Even so, on May 22, Borden’s auction procedures were announced. The auction closed June 13, with New Dairy announced June 15 as successful bidder, pending bankruptcy approval.

There are no reports at this juncture of any missed payments to Borden direct dairy producers. Several small claims have been filed on the bankruptcy docket by DFA for Borden milk testing at DFA-owned laboratories, and substantial claims have been filed from milk transport companies, including those like NDH Transport that are now part of the overall Borden Dairy Company bankruptcy restructure.

As for federal order pool payments, USDA AMS indicated this week that they will be filing proofs of claim by the July 3 deadline for monies due the Producer Settlement Funds and other FMMO and Dairy Research and Promotion-related accounts, but the amounts were not disclosed.
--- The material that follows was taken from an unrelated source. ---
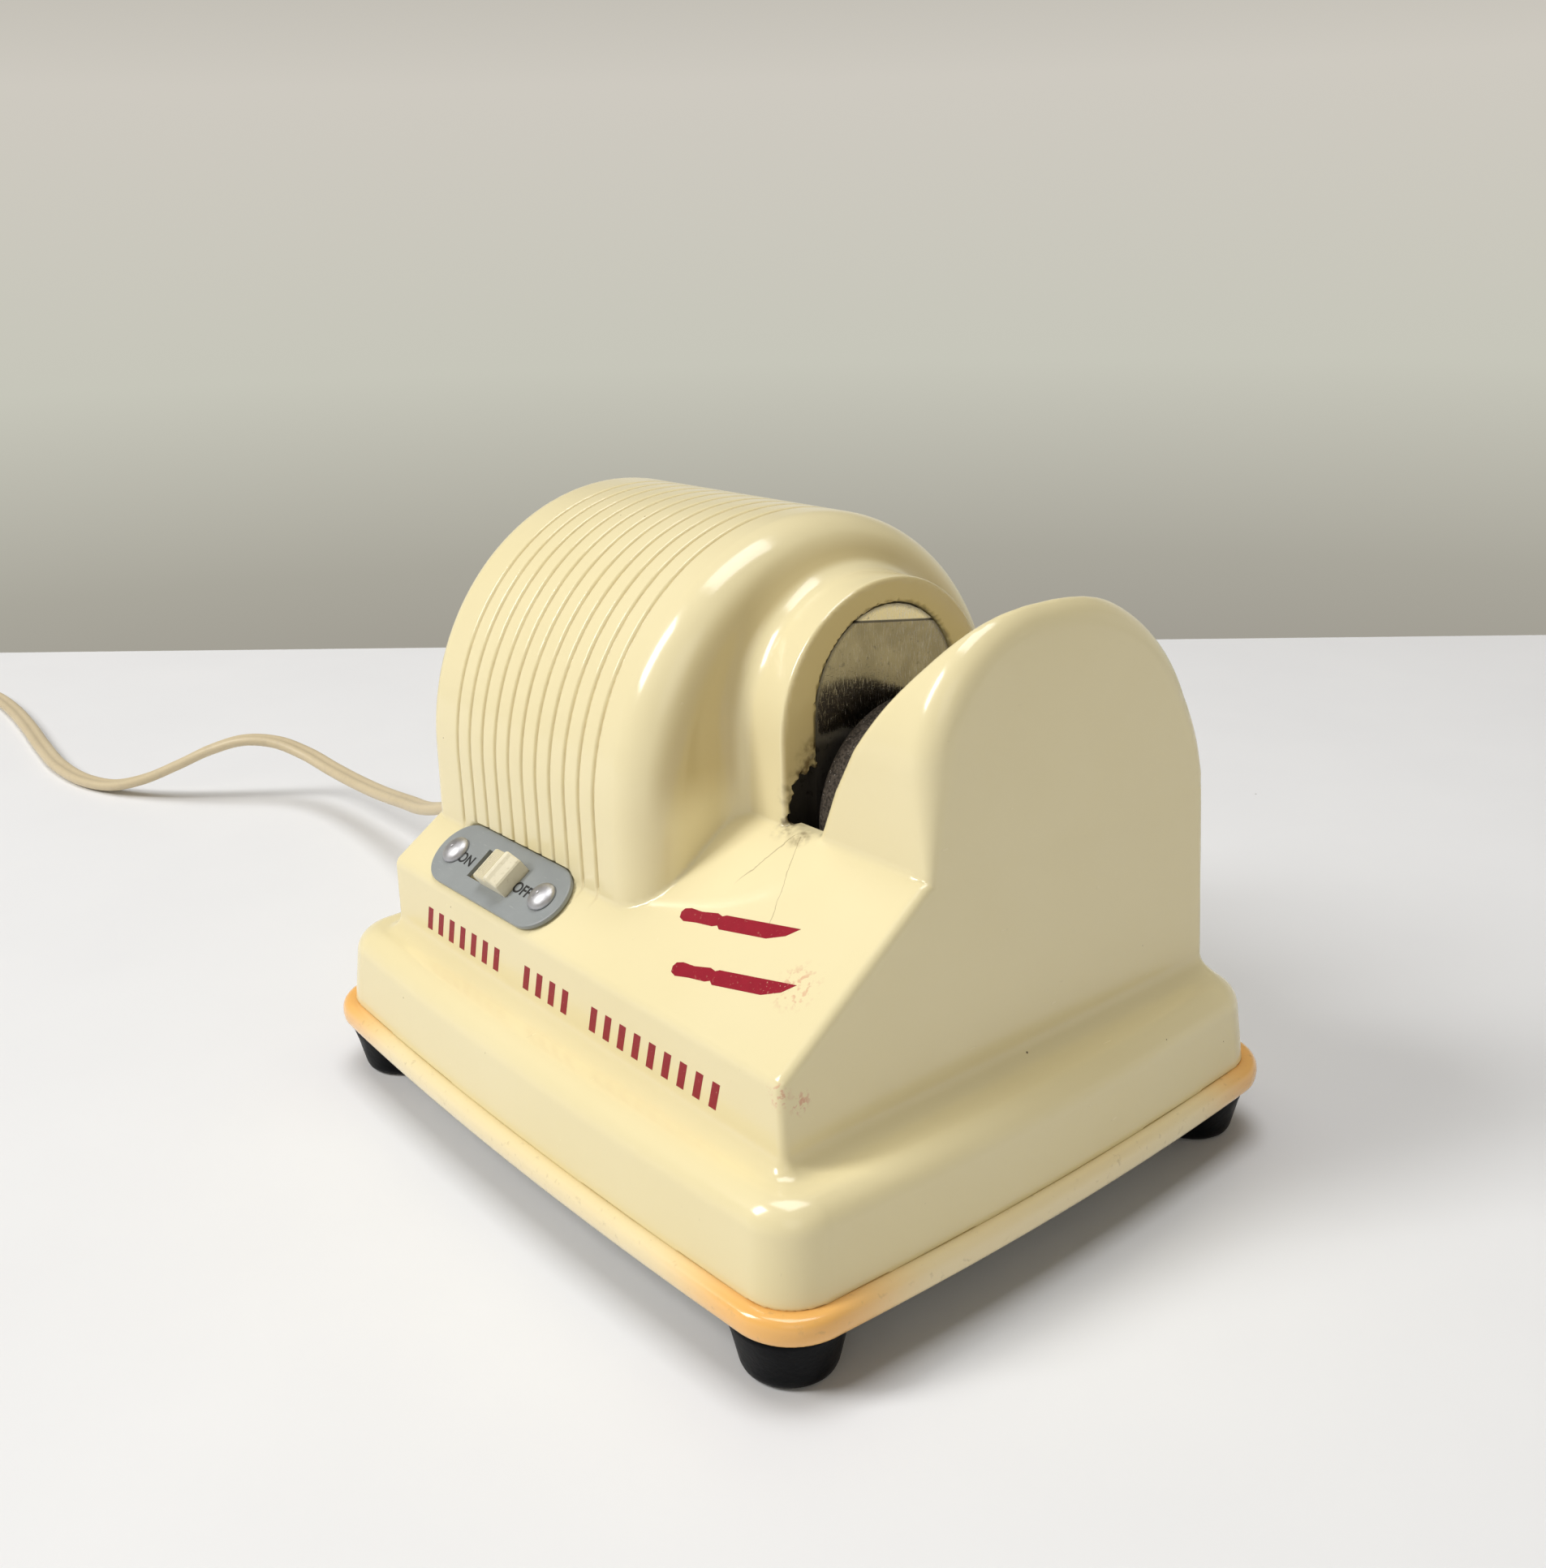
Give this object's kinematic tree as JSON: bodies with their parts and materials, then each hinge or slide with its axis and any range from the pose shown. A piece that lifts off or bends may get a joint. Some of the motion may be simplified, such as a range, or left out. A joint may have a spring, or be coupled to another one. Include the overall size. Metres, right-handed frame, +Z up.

Substantial claims have been filed for these payments in the separate Dean Foods bankruptcy.

Borden’s 12 milk plants are located in Dothan, Alabama; Decatur, Georgia; Miami and Winter Haven, Florida; London, Kentucky; Lafayette, Louisiana; Hattiesburg, Missouri; Cleveland, Ohio; North Charleston, South Carolina; and Austin, Dallas and Conroe, Texas. They are predominantly fluid milk plants, also making cream, condensed and cultured dairy products.